_YOUR GOAL_
Among the entries below, one stretch runs from the line that contains "Write the build123d" through the line that contains "GROUND_TAB_REACH = 2.06". Repeat that stretch exactly, ends included, and only that.

_THE INPUT_
▽

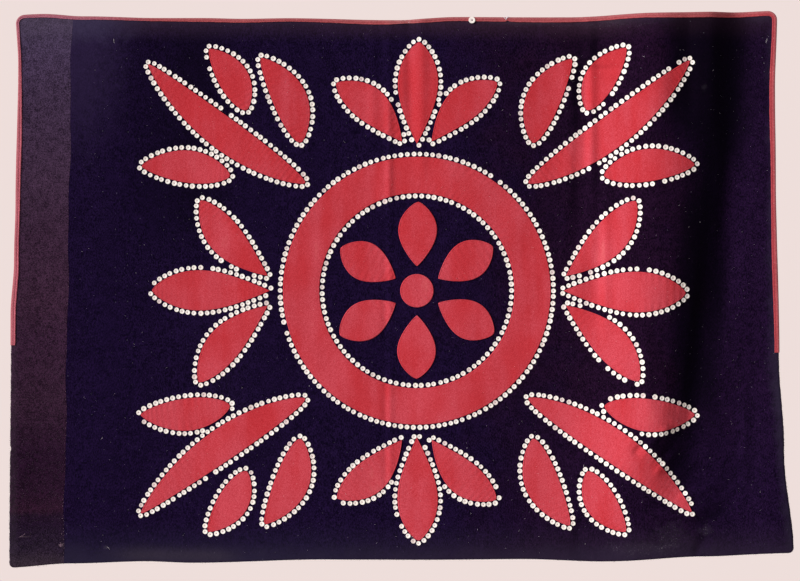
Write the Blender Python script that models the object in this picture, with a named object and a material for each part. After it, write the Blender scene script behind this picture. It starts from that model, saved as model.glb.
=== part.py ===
"""Button blanket: two joined wool panels, a folded red binding and red cut pieces sewn to the front.

The blanket hangs from its top edge. The origin is the middle of that edge on the plane that the
back hangs against. +X runs along the blanket, +Z is up, and the front faces -Y.
"""

import math
from collections import namedtuple

import bmesh
import bpy
from mathutils import Vector

# Thickness of each cloth, and the clearance between neighbouring pieces
CLOTH_THICK = 0.0025
BINDING_THICK = 0.0012
RED_THICK = 0.0015
GAP = 0.0003

# Outline of the joined panels: "at" runs along the edge, "edge" is where the edge lies there
EdgePoint = namedtuple("EdgePoint", "at edge")
TOP_EDGE = (
    EdgePoint(at=-0.86, edge=0.0125),
    EdgePoint(at=-0.80, edge=0.0145),
    EdgePoint(at=-0.71, edge=0.009),
    EdgePoint(at=-0.54, edge=0.005),
    EdgePoint(at=-0.44, edge=0.005),
    EdgePoint(at=-0.34, edge=0.003),
    EdgePoint(at=-0.24, edge=0.0045),
    EdgePoint(at=0.00, edge=0.000),
    EdgePoint(at=0.14, edge=0.007),
    EdgePoint(at=0.40, edge=0.0065),
    EdgePoint(at=0.58, edge=0.0125),
    EdgePoint(at=0.86, edge=0.0195),
)
BOTTOM_EDGE = (
    EdgePoint(at=-0.88, edge=-1.2455),
    EdgePoint(at=-0.74, edge=-1.2365),
    EdgePoint(at=-0.57, edge=-1.2315),
    EdgePoint(at=-0.46, edge=-1.235),
    EdgePoint(at=-0.16, edge=-1.227),
    EdgePoint(at=0.05, edge=-1.228),
    EdgePoint(at=0.29, edge=-1.2265),
    EdgePoint(at=0.46, edge=-1.231),
    EdgePoint(at=0.70, edge=-1.219),
    EdgePoint(at=0.91, edge=-1.210),
)
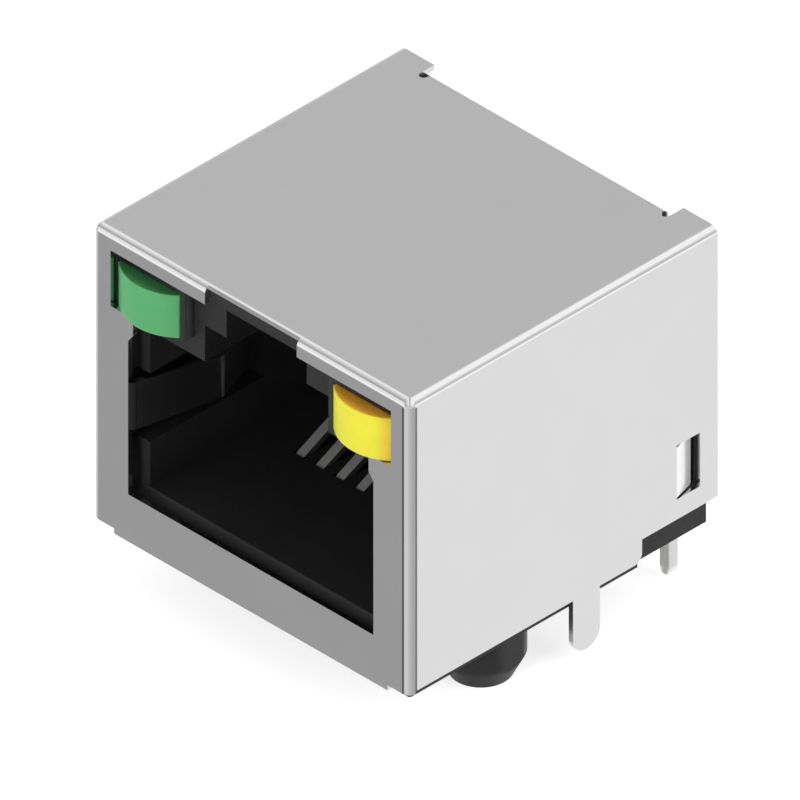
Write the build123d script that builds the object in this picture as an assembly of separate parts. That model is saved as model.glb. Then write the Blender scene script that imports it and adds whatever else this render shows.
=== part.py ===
from build123d import *
import math
import os

# Right-angle board connector for a network plug, shielded, with two lamps. Millimetres.
# X runs across the plug opening, the plug comes in from -Y, and Z is up from the board.
# The origin lies on the board's surface, midway between the two locating pegs.

# Shield: one folded sheet
SHIELD_WIDTH = 16.17
SHIELD_DEPTH = 15.69
SHIELD_TOP = 13.14
SHEET = 0.22
BEND = 0.34
PEGS_BEHIND_FRONT = 6.0
FRONT_LIP_INSET = 1.13
FRONT_LIP_Z = 0.01
FRONT_CORNER_Z = 0.24
SIDE_EDGE_Z = 0.37
REAR_EDGE_Z = 1.34
REAR_STEP_FROM_BACK = 3.86
REAR_STEP_ROUND = 0.40
TOP_LIP_HEIGHT = 0.78
TOP_GAP_WIDTH = 4.67
TOP_GAP_DEPTH = 0.20
BACK_PANEL_RECESS = 0.39
BACK_PANEL_INSET = 2.10
BACK_NOTCH_WIDTH = 0.35
GROUND_TAB_BEHIND_PEGS = 3.0
GROUND_TAB_WIDTH = 1.37
GROUND_TAB_REACH = 2.06

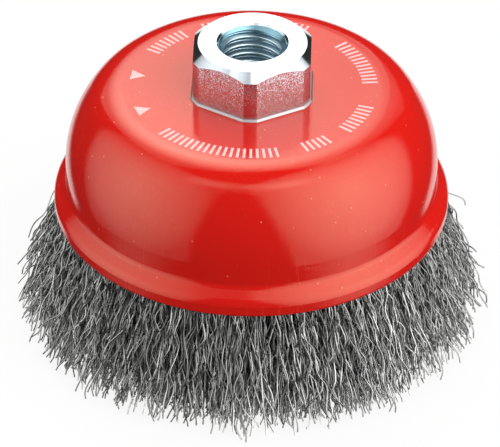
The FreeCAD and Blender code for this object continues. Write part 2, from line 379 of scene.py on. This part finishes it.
zinc, tree, shader = finish_material("bright_zinc", BRIGHT_ZINC, 1.0, 0.25)
upward = upward_part(tree, "Normal")
flat = ramp(tree, upward, [(0.0, WHITE), (0.08, BLACK)])
# Painted shade and painted red reflection on the foot, next to the cup.
foot_shade = span(tree, upward_part(tree, "Object"), 0, 1, FOOT_FROM_Z * MM, FOOT_FULL_Z * MM)
finish_and_foot_shade = worked(tree, "ADD", worked(tree, "MULTIPLY", flat, 0.5), foot_shade)
zincs = ramp(tree, finish_and_foot_shade, [(0.0, BRIGHT_ZINC), (0.5, FLAT_ZINC), (1.0, FOOT_SHADE_AND_RED_REFLECTION)])
feed(tree, shader.inputs["Base Color"], zincs)
faced = span(tree, upward, 0, FACED_DULLING, FACED_FROM, FACED_FULL)
feed(tree, shader.inputs["Roughness"], worked(tree, "ADD", span(tree, finish_and_foot_shade, 0.10, 0.44), faced))
grains = tree.nodes.new("ShaderNodeTexVoronoi")
feed(tree, grains.inputs["Vector"], coordinate(tree, "Object"))
feed(tree, grains.inputs["Scale"], GRAIN_SCALE)
tilt = vector_worked(tree, "SUBTRACT", grains.outputs["Color"], (0.5, 0.5, 0.5))
tilted = vector_worked(tree, "SCALE", tilt, worked(tree, "MULTIPLY", flat, GRAIN_TILT))
surface = tree.nodes.new("ShaderNodeNewGeometry").outputs["Normal"]
grained = vector_worked(tree, "NORMALIZE", vector_worked(tree, "ADD", surface, tilted))
feed(tree, shader.inputs["Normal"], grained)
dress("hub_nut", zinc)

# Spindle thread: the M14 x 2 thread that a tap cuts in the nut's steel bore, opened out by the countersink.
# It is zinc plated with the nut and bluish, and at its mouth the colour is painted darker and bluer, as
# painted shade.

THREAD_PITCH = 2.0
THREAD_ROOT, THREAD_CREST = 6.985, 5.918
THREAD_SIDES, PROFILE_STEPS = 72, 16
THREAD_FOOT_Z, THREAD_TOP_Z = 48.42, 63.44
THREAD_SKIN, THREAD_MERGE = 0.01, 0.004
COUNTERSINK_RADIUS = 7.4
NUT_TOP_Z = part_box("hub_nut")[1].z / MM
MOUTH_FROM_Z, MOUTH_FULL_Z = 61.0, 62.5
# The thread's zinc blue, and the darker blue painted at the mouth as painted shade.
THREAD_BLUE_AND_MOUTH_SHADE = [(0.0, (0.60, 0.75, 0.82)), (1.0, (0.24, 0.44, 0.52))]


def thread_profile(share):
    # The tapped wall's radius over one pitch: root flat, flank, crest flat, flank.
    flank = 5 / 16
    if share < 1 / 8:
        return THREAD_ROOT
    if share < 1 / 8 + flank:
        return THREAD_ROOT + (THREAD_CREST - THREAD_ROOT) * (share - 1 / 8) / flank
    if share < 3 / 8 + flank:
        return THREAD_CREST
    return THREAD_CREST + (THREAD_ROOT - THREAD_CREST) * (share - 3 / 8 - flank) / flank


blue_zinc, tree, shader = finish_material("blue_zinc", (0.55, 0.75, 0.83), 1.0, 0.27)
# Painted shade: the countersink's mouth is coloured darker and bluer.
mouth_shade = span(tree, upward_part(tree, "Object"), 0, 1, MOUTH_FROM_Z * MM, MOUTH_FULL_Z * MM)
feed(tree, shader.inputs["Base Color"], ramp(tree, mouth_shade, THREAD_BLUE_AND_MOUTH_SHADE))
thread_mesh = bpy.data.meshes.new("spindle_thread")
wall = bmesh.new()
# The wall is spun past both ends of the thread, then cut to its length.
low = THREAD_FOOT_Z - 1.5 * THREAD_PITCH
shares = [k / PROFILE_STEPS for k in range(PROFILE_STEPS + 1)]
rows = [wall.verts.new((thread_profile(share), 0, low + THREAD_PITCH * share)) for share in shares]
edges = [wall.edges.new(pair) for pair in zip(rows, rows[1:])]
turns = math.ceil((THREAD_TOP_Z - THREAD_FOOT_Z) / THREAD_PITCH) + 2
bmesh.ops.spin(
    wall,
    geom=rows + edges,
    cent=(0, 0, 0),
    axis=(0, 0, 1),
    dvec=(0, 0, THREAD_PITCH / THREAD_SIDES),
    angle=2 * math.pi * turns,
    steps=THREAD_SIDES * turns,
    use_merge=False,
)
bmesh.ops.remove_doubles(wall, verts=wall.verts, dist=THREAD_MERGE)
for vert in wall.verts:
    reach = math.hypot(vert.co.x, vert.co.y)
    opened = COUNTERSINK_RADIUS - (NUT_TOP_Z - vert.co.z)
    if reach < opened:
        vert.co.x *= opened / reach
        vert.co.y *= opened / reach
for z, side in ((THREAD_FOOT_Z, -1), (THREAD_TOP_Z, 1)):
    geometry = wall.verts[:] + wall.edges[:] + wall.faces[:]
    bmesh.ops.bisect_plane(wall, geom=geometry, plane_co=(0, 0, z), plane_no=(0, 0, side), clear_outer=True)
bmesh.ops.recalc_face_normals(wall, faces=wall.faces)
if wall.faces[0].normal.dot(wall.faces[0].calc_center_median() * Vector((1, 1, 0))) > 0:
    bmesh.ops.reverse_faces(wall, faces=wall.faces)
bmesh.ops.scale(wall, vec=(MM, MM, MM), verts=wall.verts)
wall.to_mesh(thread_mesh)
wall.free()
thread = bpy.data.objects.new("spindle_thread", thread_mesh)
bpy.context.scene.collection.objects.link(thread)
thread_mesh.materials.append(blue_zinc)
thread_mesh.shade_smooth()
closing = thread.modifiers.new("closing", "SOLIDIFY")
closing.thickness = THREAD_SKIN * MM
closing.offset = -1
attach(thread, "root")

# Floor: a round sheet of plain white paper under the brush, which lies inside the lamps and takes a faint
# shadow. To the camera it is nearly as white as the room, and the gloss doesn't see it.

FLOOR_RADIUS = 0.95
FLOOR_GLOW = 0.88


def mixed(tree, share, first, second):
    node = tree.nodes.new("ShaderNodeMixShader")
    for socket, value in zip(node.inputs, (share, first, second)):
        feed(tree, socket, value)
    return node.outputs[0]


def looks(tree, path):
    # 1 for the rays that look at the background, straight or through glass.
    return worked(tree, "MAXIMUM", path.outputs["Is Camera Ray"], path.outputs["Is Transmission Ray"])


floor_mesh = bpy.data.meshes.new("floor")
sheet = bmesh.new()
bmesh.ops.create_circle(sheet, cap_ends=True, segments=64, radius=FLOOR_RADIUS)
sheet.to_mesh(floor_mesh)
sheet.free()
floor = bpy.data.objects.new("floor", floor_mesh)
bpy.context.scene.collection.objects.link(floor)
paper, tree, shader = finish_material("white_paper", (0.9, 0.9, 0.9), 0.0, 0.9)
shader.inputs["Specular IOR Level"].default_value = 0.0
glow = tree.nodes.new("ShaderNodeEmission")
dim = tree.nodes.new("ShaderNodeBsdfDiffuse")
dim.inputs["Color"].default_value = (0.3, 0.3, 0.3, 1)
bright = mixed(tree, FLOOR_GLOW, shader.outputs[0], glow.outputs[0])
path = tree.nodes.new("ShaderNodeLightPath")
shown = mixed(tree, looks(tree, path), dim.outputs[0], bright)
feed(tree, tree.nodes["Material Output"].inputs["Surface"], shown)
floor_mesh.materials.append(paper)
floor.visible_glossy = False

# Lights: two soft boxes behind, one on each side and two small ones in front, each brightest at its middle,
# in a dim room. The camera sees the room white, and the gloss sees it white only low behind the brush.

LAMP_REACH = 1.0
LAMP_AIM_Z = 0.045
ROOM_GREY = 0.03
LOW_BEHIND = (0, 0.707, -0.707)
LOW_BEHIND_FROM, LOW_BEHIND_FULL = 0.80, 0.87


def soft_box(name, azimuth, elevation, wide, high, middle, edge, side_fade):
    # The azimuth is clockwise from straight behind; wide and high are the angles that the brush sees.
    turn, rise = math.radians(azimuth), math.radians(elevation)
    away = Vector((math.sin(turn) * math.cos(rise), math.cos(turn) * math.cos(rise), math.sin(rise)))
    lamp = bpy.data.lights.new(name, "AREA")
    lamp.shape = "RECTANGLE"
    lamp.size = 2 * LAMP_REACH * math.tan(math.radians(wide / 2))
    lamp.size_y = 2 * LAMP_REACH * math.tan(math.radians(high / 2))
    lamp.energy = math.pi * lamp.size * lamp.size_y
    lamp.use_nodes = True
    tree = lamp.node_tree
    across = tree.nodes.new("ShaderNodeNewGeometry").outputs["Parametric"]
    squeezed = vector_worked(tree, "MULTIPLY", across, (side_fade, 1, 0))
    off_middle = vector_worked(tree, "DISTANCE", squeezed, (side_fade / 2, 0.5, 0))
    feed(tree, tree.nodes["Emission"].inputs["Strength"], span(tree, off_middle, middle, edge, 0, 0.5))
    box = bpy.data.objects.new(name, lamp)
    bpy.context.scene.collection.objects.link(box)
    box.location = Vector((0, 0, LAMP_AIM_Z)) + away * LAMP_REACH
    box.rotation_euler = away.to_track_quat("Z", "Y").to_euler()
    box.visible_camera = False


soft_box("back_light", -14, 49, 54, 60, 4.6, 0.7, 1.15)
soft_box("back_right_light", 24, 46, 34, 54, 1.1, 0.3, 1)
soft_box("left_light", -107.5, 14, 88, 104, 2.2, 0.32, 0.9)
soft_box("right_light", 114.5, 20, 97, 118, 3.3, 0.7, 1.0)
soft_box("front_left_light", -151, 60, 30, 17, 1.3, 0.5, 1)
soft_box("front_right_light", 151, 60, 30, 17, 1.3, 0.5, 1)

world = bpy.data.worlds.new("room")
bpy.context.scene.world = world
world.use_nodes = True
tree = world.node_tree
room = tree.nodes["Background"]
room.inputs["Color"].default_value = (ROOM_GREY, ROOM_GREY, ROOM_GREY, 1)
clear = tree.nodes.new("ShaderNodeBackground")
clear.inputs["Color"].default_value = (1, 1, 1, 1)
path = tree.nodes.new("ShaderNodeLightPath")
along = vector_worked(tree, "DOT_PRODUCT", coordinate(tree, "Generated"), LOW_BEHIND)
low_behind = span(tree, along, 0, 1, LOW_BEHIND_FROM, LOW_BEHIND_FULL)
low_behind.node.interpolation_type = "SMOOTHSTEP"
mirrored = worked(tree, "MULTIPLY", path.outputs["Is Glossy Ray"], low_behind)
white_seen = worked(tree, "MAXIMUM", looks(tree, path), mirrored)
around = mixed(tree, white_seen, room.outputs[0], clear.outputs[0])
feed(tree, tree.nodes["World Output"].inputs["Surface"], around)

# Camera: a long lens that looks down on the brush from the front, a little turned and rolled. It was fitted
# to the round and hexagonal outlines in the photograph.

VIEW_HEIGHT = math.radians(36.2)
VIEW_TURN = math.radians(1.7)
VIEW_ROLL = math.radians(0.46)
VIEW_DISTANCE = 0.63958
FOCUS_Z = 0.01793
FOCAL_PIXELS = 3000
FRAME_WIDTH = 500
AXIS_PIXEL = 251.145
SENSOR = 36.0

lens = bpy.data.cameras.new("camera")
lens.sensor_width = SENSOR
lens.sensor_fit = "HORIZONTAL"
lens.lens = FOCAL_PIXELS / FRAME_WIDTH * SENSOR
lens.shift_x = (FRAME_WIDTH / 2 - AXIS_PIXEL) / FRAME_WIDTH
lens.clip_start = 0.01
camera = bpy.data.objects.new("camera", lens)
bpy.context.scene.collection.objects.link(camera)
forward = Vector(
    (
        -math.cos(VIEW_HEIGHT) * math.sin(VIEW_TURN),
        math.cos(VIEW_HEIGHT) * math.cos(VIEW_TURN),
        -math.sin(VIEW_HEIGHT),
    )
)
camera.location = Vector((0, 0, FOCUS_Z)) - forward * VIEW_DISTANCE
aim = forward.to_track_quat("-Z", "Y").to_matrix()
camera.rotation_euler = (aim @ Matrix.Rotation(VIEW_ROLL, 3, "Z")).to_euler()
bpy.context.scene.camera = camera

bpy.context.scene.view_settings.view_transform = "Standard"
bpy.context.view_layer.update()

△

_RESULT OF THIS EXERCISE_
Write the build123d script that builds the object in this picture as an assembly of separate parts. That model is saved as model.glb. Then write the Blender scene script that imports it and adds whatever else this render shows.
=== part.py ===
from build123d import *
import math
import os

# Right-angle board connector for a network plug, shielded, with two lamps. Millimetres.
# X runs across the plug opening, the plug comes in from -Y, and Z is up from the board.
# The origin lies on the board's surface, midway between the two locating pegs.

# Shield: one folded sheet
SHIELD_WIDTH = 16.17
SHIELD_DEPTH = 15.69
SHIELD_TOP = 13.14
SHEET = 0.22
BEND = 0.34
PEGS_BEHIND_FRONT = 6.0
FRONT_LIP_INSET = 1.13
FRONT_LIP_Z = 0.01
FRONT_CORNER_Z = 0.24
SIDE_EDGE_Z = 0.37
REAR_EDGE_Z = 1.34
REAR_STEP_FROM_BACK = 3.86
REAR_STEP_ROUND = 0.40
TOP_LIP_HEIGHT = 0.78
TOP_GAP_WIDTH = 4.67
TOP_GAP_DEPTH = 0.20
BACK_PANEL_RECESS = 0.39
BACK_PANEL_INSET = 2.10
BACK_NOTCH_WIDTH = 0.35
GROUND_TAB_BEHIND_PEGS = 3.0
GROUND_TAB_WIDTH = 1.37
GROUND_TAB_REACH = 2.06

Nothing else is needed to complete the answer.